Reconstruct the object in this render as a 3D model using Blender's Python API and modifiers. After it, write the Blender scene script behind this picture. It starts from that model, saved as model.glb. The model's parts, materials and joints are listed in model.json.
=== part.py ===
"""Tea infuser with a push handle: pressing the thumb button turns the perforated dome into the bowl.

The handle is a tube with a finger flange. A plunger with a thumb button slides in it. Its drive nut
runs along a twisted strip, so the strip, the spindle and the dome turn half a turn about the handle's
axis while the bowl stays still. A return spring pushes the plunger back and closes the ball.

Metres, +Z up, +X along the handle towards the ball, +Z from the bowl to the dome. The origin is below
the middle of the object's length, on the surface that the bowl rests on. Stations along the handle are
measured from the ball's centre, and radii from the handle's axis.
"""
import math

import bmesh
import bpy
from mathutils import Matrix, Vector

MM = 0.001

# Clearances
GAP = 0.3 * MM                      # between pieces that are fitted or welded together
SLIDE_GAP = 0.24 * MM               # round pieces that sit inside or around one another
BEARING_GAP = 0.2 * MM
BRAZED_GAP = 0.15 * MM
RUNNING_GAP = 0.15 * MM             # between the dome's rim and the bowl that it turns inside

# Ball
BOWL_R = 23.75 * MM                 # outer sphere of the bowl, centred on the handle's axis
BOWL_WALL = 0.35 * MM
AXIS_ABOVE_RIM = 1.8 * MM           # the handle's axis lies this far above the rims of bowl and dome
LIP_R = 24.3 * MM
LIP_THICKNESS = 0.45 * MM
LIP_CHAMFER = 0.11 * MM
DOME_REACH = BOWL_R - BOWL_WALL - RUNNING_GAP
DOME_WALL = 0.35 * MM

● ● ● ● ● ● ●

> **GIVEN PROBLEM**:
Make an exact copy of the data above.

> **EXERCISE OUTPUT**:
Reconstruct the object in this render as a 3D model using Blender's Python API and modifiers. After it, write the Blender scene script behind this picture. It starts from that model, saved as model.glb. The model's parts, materials and joints are listed in model.json.
=== part.py ===
"""Tea infuser with a push handle: pressing the thumb button turns the perforated dome into the bowl.

The handle is a tube with a finger flange. A plunger with a thumb button slides in it. Its drive nut
runs along a twisted strip, so the strip, the spindle and the dome turn half a turn about the handle's
axis while the bowl stays still. A return spring pushes the plunger back and closes the ball.

Metres, +Z up, +X along the handle towards the ball, +Z from the bowl to the dome. The origin is below
the middle of the object's length, on the surface that the bowl rests on. Stations along the handle are
measured from the ball's centre, and radii from the handle's axis.
"""
import math

import bmesh
import bpy
from mathutils import Matrix, Vector

MM = 0.001

# Clearances
GAP = 0.3 * MM                      # between pieces that are fitted or welded together
SLIDE_GAP = 0.24 * MM               # round pieces that sit inside or around one another
BEARING_GAP = 0.2 * MM
BRAZED_GAP = 0.15 * MM
RUNNING_GAP = 0.15 * MM             # between the dome's rim and the bowl that it turns inside

# Ball
BOWL_R = 23.75 * MM                 # outer sphere of the bowl, centred on the handle's axis
BOWL_WALL = 0.35 * MM
AXIS_ABOVE_RIM = 1.8 * MM           # the handle's axis lies this far above the rims of bowl and dome
LIP_R = 24.3 * MM
LIP_THICKNESS = 0.45 * MM
LIP_CHAMFER = 0.11 * MM
DOME_REACH = BOWL_R - BOWL_WALL - RUNNING_GAP
DOME_WALL = 0.35 * MM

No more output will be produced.